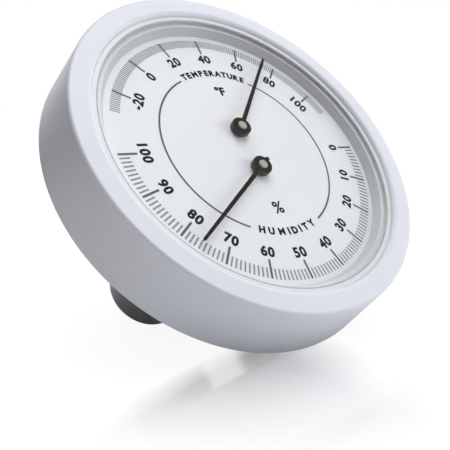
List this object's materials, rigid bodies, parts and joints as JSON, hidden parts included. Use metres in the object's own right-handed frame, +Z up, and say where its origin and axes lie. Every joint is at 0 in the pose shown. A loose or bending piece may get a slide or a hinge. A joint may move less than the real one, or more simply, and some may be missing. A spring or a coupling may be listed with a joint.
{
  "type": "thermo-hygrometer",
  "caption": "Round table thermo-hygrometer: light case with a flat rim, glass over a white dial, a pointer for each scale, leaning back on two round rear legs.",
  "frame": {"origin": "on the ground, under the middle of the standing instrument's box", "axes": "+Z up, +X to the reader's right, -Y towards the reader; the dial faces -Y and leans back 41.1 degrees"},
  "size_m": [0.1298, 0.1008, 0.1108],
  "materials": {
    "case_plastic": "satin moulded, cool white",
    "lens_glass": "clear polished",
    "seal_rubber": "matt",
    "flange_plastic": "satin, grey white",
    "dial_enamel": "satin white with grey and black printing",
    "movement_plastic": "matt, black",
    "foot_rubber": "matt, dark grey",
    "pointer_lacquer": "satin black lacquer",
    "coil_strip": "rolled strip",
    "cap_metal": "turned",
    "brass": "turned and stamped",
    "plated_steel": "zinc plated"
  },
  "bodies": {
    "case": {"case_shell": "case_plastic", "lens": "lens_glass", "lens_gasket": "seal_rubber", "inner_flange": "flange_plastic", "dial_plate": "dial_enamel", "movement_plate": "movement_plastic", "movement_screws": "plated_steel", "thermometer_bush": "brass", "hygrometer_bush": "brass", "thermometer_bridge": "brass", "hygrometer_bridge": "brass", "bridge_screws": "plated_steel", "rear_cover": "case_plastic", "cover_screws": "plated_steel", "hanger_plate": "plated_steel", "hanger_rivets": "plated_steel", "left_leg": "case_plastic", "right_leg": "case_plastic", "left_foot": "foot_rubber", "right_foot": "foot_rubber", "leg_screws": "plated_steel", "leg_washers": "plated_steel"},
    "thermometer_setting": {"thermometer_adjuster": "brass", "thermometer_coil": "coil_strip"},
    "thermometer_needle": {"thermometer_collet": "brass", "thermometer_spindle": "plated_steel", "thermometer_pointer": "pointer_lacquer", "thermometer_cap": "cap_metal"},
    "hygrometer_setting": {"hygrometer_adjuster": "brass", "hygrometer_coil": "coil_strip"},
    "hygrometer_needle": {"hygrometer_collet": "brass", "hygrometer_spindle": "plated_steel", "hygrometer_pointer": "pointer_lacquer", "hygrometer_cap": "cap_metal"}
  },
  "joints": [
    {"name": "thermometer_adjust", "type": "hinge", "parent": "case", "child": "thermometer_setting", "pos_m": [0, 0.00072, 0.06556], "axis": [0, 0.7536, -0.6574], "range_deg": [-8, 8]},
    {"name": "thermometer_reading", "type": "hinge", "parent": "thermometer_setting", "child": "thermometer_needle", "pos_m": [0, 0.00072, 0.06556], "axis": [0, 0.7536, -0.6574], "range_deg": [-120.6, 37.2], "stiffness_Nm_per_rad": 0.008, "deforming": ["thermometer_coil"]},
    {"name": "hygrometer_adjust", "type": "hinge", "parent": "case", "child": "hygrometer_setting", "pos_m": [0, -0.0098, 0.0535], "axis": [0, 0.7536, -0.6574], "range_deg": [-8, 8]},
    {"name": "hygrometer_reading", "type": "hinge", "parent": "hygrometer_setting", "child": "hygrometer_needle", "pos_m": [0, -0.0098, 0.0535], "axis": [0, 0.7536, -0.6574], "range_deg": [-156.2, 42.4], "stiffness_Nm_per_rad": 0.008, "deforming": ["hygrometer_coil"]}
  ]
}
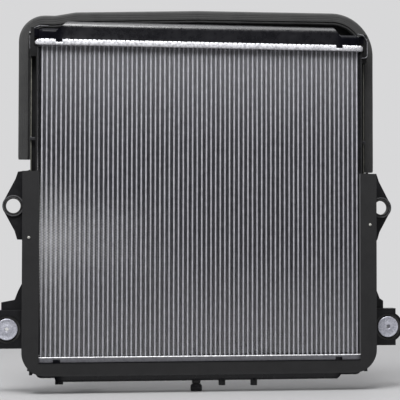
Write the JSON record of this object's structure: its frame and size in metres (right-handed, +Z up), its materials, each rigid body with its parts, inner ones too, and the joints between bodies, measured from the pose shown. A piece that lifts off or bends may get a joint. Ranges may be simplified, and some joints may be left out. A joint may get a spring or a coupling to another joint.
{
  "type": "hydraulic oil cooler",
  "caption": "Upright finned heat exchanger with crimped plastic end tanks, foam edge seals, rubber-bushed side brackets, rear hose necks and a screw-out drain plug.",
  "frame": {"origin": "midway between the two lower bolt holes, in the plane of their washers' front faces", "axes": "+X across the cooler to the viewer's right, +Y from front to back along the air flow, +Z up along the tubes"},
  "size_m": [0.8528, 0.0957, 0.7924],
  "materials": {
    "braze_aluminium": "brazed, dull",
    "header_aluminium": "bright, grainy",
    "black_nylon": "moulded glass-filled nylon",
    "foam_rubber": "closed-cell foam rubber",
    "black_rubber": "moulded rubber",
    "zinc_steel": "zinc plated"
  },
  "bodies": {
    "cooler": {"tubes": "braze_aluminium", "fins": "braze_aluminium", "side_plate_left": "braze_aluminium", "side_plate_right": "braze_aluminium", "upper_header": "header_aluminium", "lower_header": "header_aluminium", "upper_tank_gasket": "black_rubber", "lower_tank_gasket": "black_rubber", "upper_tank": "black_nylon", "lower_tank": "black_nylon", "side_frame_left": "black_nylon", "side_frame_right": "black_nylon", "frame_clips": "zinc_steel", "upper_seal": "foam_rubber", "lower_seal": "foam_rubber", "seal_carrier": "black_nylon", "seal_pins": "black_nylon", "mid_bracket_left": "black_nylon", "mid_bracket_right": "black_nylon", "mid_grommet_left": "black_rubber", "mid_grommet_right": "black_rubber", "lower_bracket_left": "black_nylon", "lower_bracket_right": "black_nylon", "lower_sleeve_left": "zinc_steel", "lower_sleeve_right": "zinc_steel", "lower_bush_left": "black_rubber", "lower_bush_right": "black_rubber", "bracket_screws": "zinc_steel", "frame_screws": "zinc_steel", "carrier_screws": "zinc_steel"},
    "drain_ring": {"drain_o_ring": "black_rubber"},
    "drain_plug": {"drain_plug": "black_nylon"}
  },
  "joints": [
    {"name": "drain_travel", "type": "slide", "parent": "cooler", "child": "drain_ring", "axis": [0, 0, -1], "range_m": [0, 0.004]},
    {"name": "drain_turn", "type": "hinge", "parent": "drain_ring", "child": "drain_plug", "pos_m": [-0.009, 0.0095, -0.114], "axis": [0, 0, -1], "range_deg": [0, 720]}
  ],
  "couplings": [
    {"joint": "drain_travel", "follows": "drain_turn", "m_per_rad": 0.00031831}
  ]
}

================

* What you have to do:
Write out every entry verbatim.

* Exercise result:
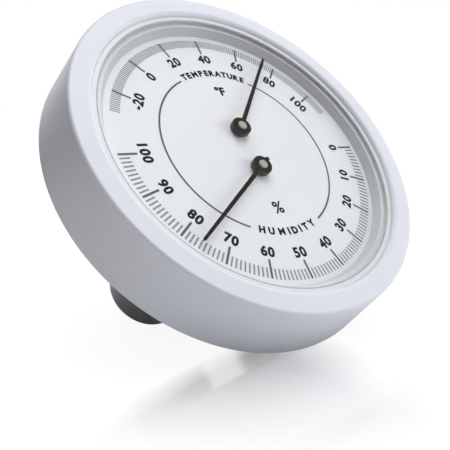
List this object's materials, rigid bodies, parts and joints as JSON, hidden parts included. Use metres in the object's own right-handed frame, +Z up, and say where its origin and axes lie. Every joint is at 0 in the pose shown. A loose or bending piece may get a slide or a hinge. A joint may move less than the real one, or more simply, and some may be missing. A spring or a coupling may be listed with a joint.
{
  "type": "thermo-hygrometer",
  "caption": "Round table thermo-hygrometer: light case with a flat rim, glass over a white dial, a pointer for each scale, leaning back on two round rear legs.",
  "frame": {"origin": "on the ground, under the middle of the standing instrument's box", "axes": "+Z up, +X to the reader's right, -Y towards the reader; the dial faces -Y and leans back 41.1 degrees"},
  "size_m": [0.1298, 0.1008, 0.1108],
  "materials": {
    "case_plastic": "satin moulded, cool white",
    "lens_glass": "clear polished",
    "seal_rubber": "matt",
    "flange_plastic": "satin, grey white",
    "dial_enamel": "satin white with grey and black printing",
    "movement_plastic": "matt, black",
    "foot_rubber": "matt, dark grey",
    "pointer_lacquer": "satin black lacquer",
    "coil_strip": "rolled strip",
    "cap_metal": "turned",
    "brass": "turned and stamped",
    "plated_steel": "zinc plated"
  },
  "bodies": {
    "case": {"case_shell": "case_plastic", "lens": "lens_glass", "lens_gasket": "seal_rubber", "inner_flange": "flange_plastic", "dial_plate": "dial_enamel", "movement_plate": "movement_plastic", "movement_screws": "plated_steel", "thermometer_bush": "brass", "hygrometer_bush": "brass", "thermometer_bridge": "brass", "hygrometer_bridge": "brass", "bridge_screws": "plated_steel", "rear_cover": "case_plastic", "cover_screws": "plated_steel", "hanger_plate": "plated_steel", "hanger_rivets": "plated_steel", "left_leg": "case_plastic", "right_leg": "case_plastic", "left_foot": "foot_rubber", "right_foot": "foot_rubber", "leg_screws": "plated_steel", "leg_washers": "plated_steel"},
    "thermometer_setting": {"thermometer_adjuster": "brass", "thermometer_coil": "coil_strip"},
    "thermometer_needle": {"thermometer_collet": "brass", "thermometer_spindle": "plated_steel", "thermometer_pointer": "pointer_lacquer", "thermometer_cap": "cap_metal"},
    "hygrometer_setting": {"hygrometer_adjuster": "brass", "hygrometer_coil": "coil_strip"},
    "hygrometer_needle": {"hygrometer_collet": "brass", "hygrometer_spindle": "plated_steel", "hygrometer_pointer": "pointer_lacquer", "hygrometer_cap": "cap_metal"}
  },
  "joints": [
    {"name": "thermometer_adjust", "type": "hinge", "parent": "case", "child": "thermometer_setting", "pos_m": [0, 0.00072, 0.06556], "axis": [0, 0.7536, -0.6574], "range_deg": [-8, 8]},
    {"name": "thermometer_reading", "type": "hinge", "parent": "thermometer_setting", "child": "thermometer_needle", "pos_m": [0, 0.00072, 0.06556], "axis": [0, 0.7536, -0.6574], "range_deg": [-120.6, 37.2], "stiffness_Nm_per_rad": 0.008, "deforming": ["thermometer_coil"]},
    {"name": "hygrometer_adjust", "type": "hinge", "parent": "case", "child": "hygrometer_setting", "pos_m": [0, -0.0098, 0.0535], "axis": [0, 0.7536, -0.6574], "range_deg": [-8, 8]},
    {"name": "hygrometer_reading", "type": "hinge", "parent": "hygrometer_setting", "child": "hygrometer_needle", "pos_m": [0, -0.0098, 0.0535], "axis": [0, 0.7536, -0.6574], "range_deg": [-156.2, 42.4], "stiffness_Nm_per_rad": 0.008, "deforming": ["hygrometer_coil"]}
  ]
}
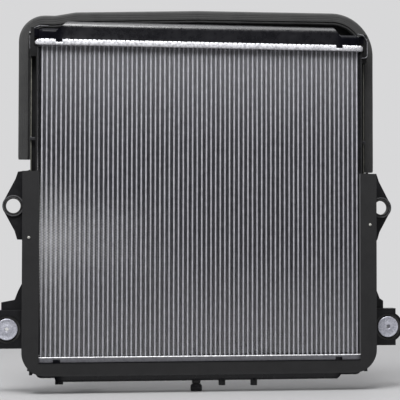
Write the JSON record of this object's structure: its frame and size in metres (right-handed, +Z up), its materials, each rigid body with its parts, inner ones too, and the joints between bodies, measured from the pose shown. A piece that lifts off or bends may get a joint. Ranges may be simplified, and some joints may be left out. A joint may get a spring or a coupling to another joint.
{
  "type": "hydraulic oil cooler",
  "caption": "Upright finned heat exchanger with crimped plastic end tanks, foam edge seals, rubber-bushed side brackets, rear hose necks and a screw-out drain plug.",
  "frame": {"origin": "midway between the two lower bolt holes, in the plane of their washers' front faces", "axes": "+X across the cooler to the viewer's right, +Y from front to back along the air flow, +Z up along the tubes"},
  "size_m": [0.8528, 0.0957, 0.7924],
  "materials": {
    "braze_aluminium": "brazed, dull",
    "header_aluminium": "bright, grainy",
    "black_nylon": "moulded glass-filled nylon",
    "foam_rubber": "closed-cell foam rubber",
    "black_rubber": "moulded rubber",
    "zinc_steel": "zinc plated"
  },
  "bodies": {
    "cooler": {"tubes": "braze_aluminium", "fins": "braze_aluminium", "side_plate_left": "braze_aluminium", "side_plate_right": "braze_aluminium", "upper_header": "header_aluminium", "lower_header": "header_aluminium", "upper_tank_gasket": "black_rubber", "lower_tank_gasket": "black_rubber", "upper_tank": "black_nylon", "lower_tank": "black_nylon", "side_frame_left": "black_nylon", "side_frame_right": "black_nylon", "frame_clips": "zinc_steel", "upper_seal": "foam_rubber", "lower_seal": "foam_rubber", "seal_carrier": "black_nylon", "seal_pins": "black_nylon", "mid_bracket_left": "black_nylon", "mid_bracket_right": "black_nylon", "mid_grommet_left": "black_rubber", "mid_grommet_right": "black_rubber", "lower_bracket_left": "black_nylon", "lower_bracket_right": "black_nylon", "lower_sleeve_left": "zinc_steel", "lower_sleeve_right": "zinc_steel", "lower_bush_left": "black_rubber", "lower_bush_right": "black_rubber", "bracket_screws": "zinc_steel", "frame_screws": "zinc_steel", "carrier_screws": "zinc_steel"},
    "drain_ring": {"drain_o_ring": "black_rubber"},
    "drain_plug": {"drain_plug": "black_nylon"}
  },
  "joints": [
    {"name": "drain_travel", "type": "slide", "parent": "cooler", "child": "drain_ring", "axis": [0, 0, -1], "range_m": [0, 0.004]},
    {"name": "drain_turn", "type": "hinge", "parent": "drain_ring", "child": "drain_plug", "pos_m": [-0.009, 0.0095, -0.114], "axis": [0, 0, -1], "range_deg": [0, 720]}
  ],
  "couplings": [
    {"joint": "drain_travel", "follows": "drain_turn", "m_per_rad": 0.00031831}
  ]
}